On the left side of the Gate, the characters read: 中华人民共和国万岁 or “Long Live the People’s Republic of China. In pinyin, one pronounces the Chinese characters as zhōnghuá rénmín gònghéguó wànsuì.

Here’s how the characters form their meaning.

中华.................... 人民...................... 共和国 ...................... 万岁
zhōnghuá ............. rénmín ............... gònghéguó ................ wànsuì
Nation of China..... The People.......... Republic .................... long live

As a beginning student of the Chinese language, Changdi knew the words and characters for zhōngguó meaning “the country of China” 中国, gòngrén meaning “worker” 共人, and suì 岁 meaning “years of age” as in “How old are you? 18 years old.” and in pinyin” “Nǐ jīnnián duō dà? Shíbā suì.” So while Changdi didn’t know on the spot what the characters said, she recognized elemental parts.


The right side of the Gate reads: 世界人民大团结万岁 or "Long Live the Great Unity of the World's Peoples." In pinyin, the characters read “Shìjiè rénmín dà tuánjié wànsuì.” You might notice the Chinese language doesn’t bother with plural case as in People versus Peoples. Certain aspects of Chinese is a lot easier than English.

世界 ...................... 人民....................................... 团结............... 万岁
shìjiè...................... rénmín ................................. tuánjié ........ wànsuì
world...................... the people............. great............. unity .......... long live

Because the words “rénmín” and “wànsuì” are used in both sentences, there is a musical repetition to the message as well as psychological emphasis on “long live” and “the People.” Another detail of interest is that the character 万 wàn (meaning “10,000”) has built into its construction 力 lì meaning “power” and this character is one of the basic elements (or radicals) making up many other characters in the Chinese language.

If one understands how important the written Chinese language is to the people of China, one can get a glimmer of what these two sentences mean to the Chinese people. Mao was a master of language and he was able to bring power to the powerless and this has a couple of meanings. He declared everyone in China equal so that each person became powerful and he made China equal to the other nations of the world after China suffered centuries of domination by foreign nations. Perhaps this is still a game of smoke and mirrors, but to see China today, one cannot doubt that China is a world leader and that every Chinese person, in some way, has power unparalleled to counterparts under the governments or dynasties that ruled before Mao Zedong.


While Changdi has never embraced the tenets of Communism, she has come to this insight about her own relationship with Mao. Changdi realized that the image of Mao seeped into her subconscious in the early 1970s and this most likely happened with Andy Warhol’s series of silk-screen portraits of the Chairman. In 1980, Changdi bought a black-and-white print entitled “Manhattan Moonlight” from the cityscape artist Armin Landeck who was a good friend of her close friend poet Robert Sargent.

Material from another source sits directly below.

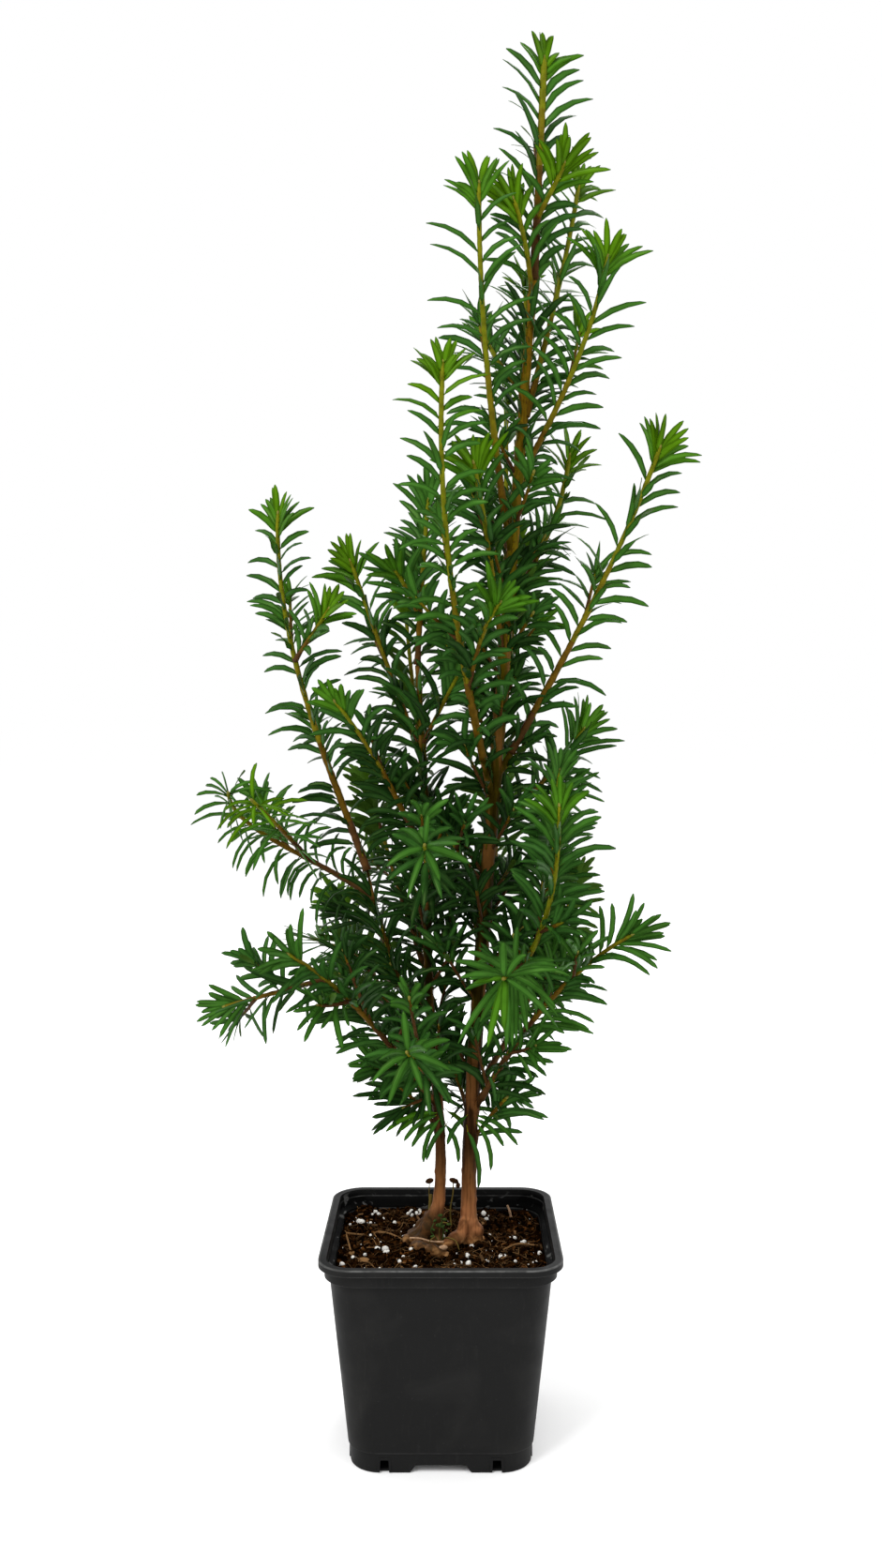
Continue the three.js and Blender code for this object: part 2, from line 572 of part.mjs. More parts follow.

After the print was signed by Mr. Landeck, framed, and hung, Changdi wrote this poem.


Let Manhattan Moon raynnn down on me
Fingertips clicking, nails tapping on the iron door
Mao Tse-tung’s bald face deflecting the bright moonlight
Chairman’s bar silhouette without a Warhol grin
Street sliding off the checkered Earth
Buildings challenge-dancing to the artist’s gait
Tap, tap, click, click, pop
Let Manhattan Moon razze night

--Karren L. Alenier
in The Dancer’s Muse

Jimbeau was surprised to know that the image of Mao, however subtle, hangs in their living room.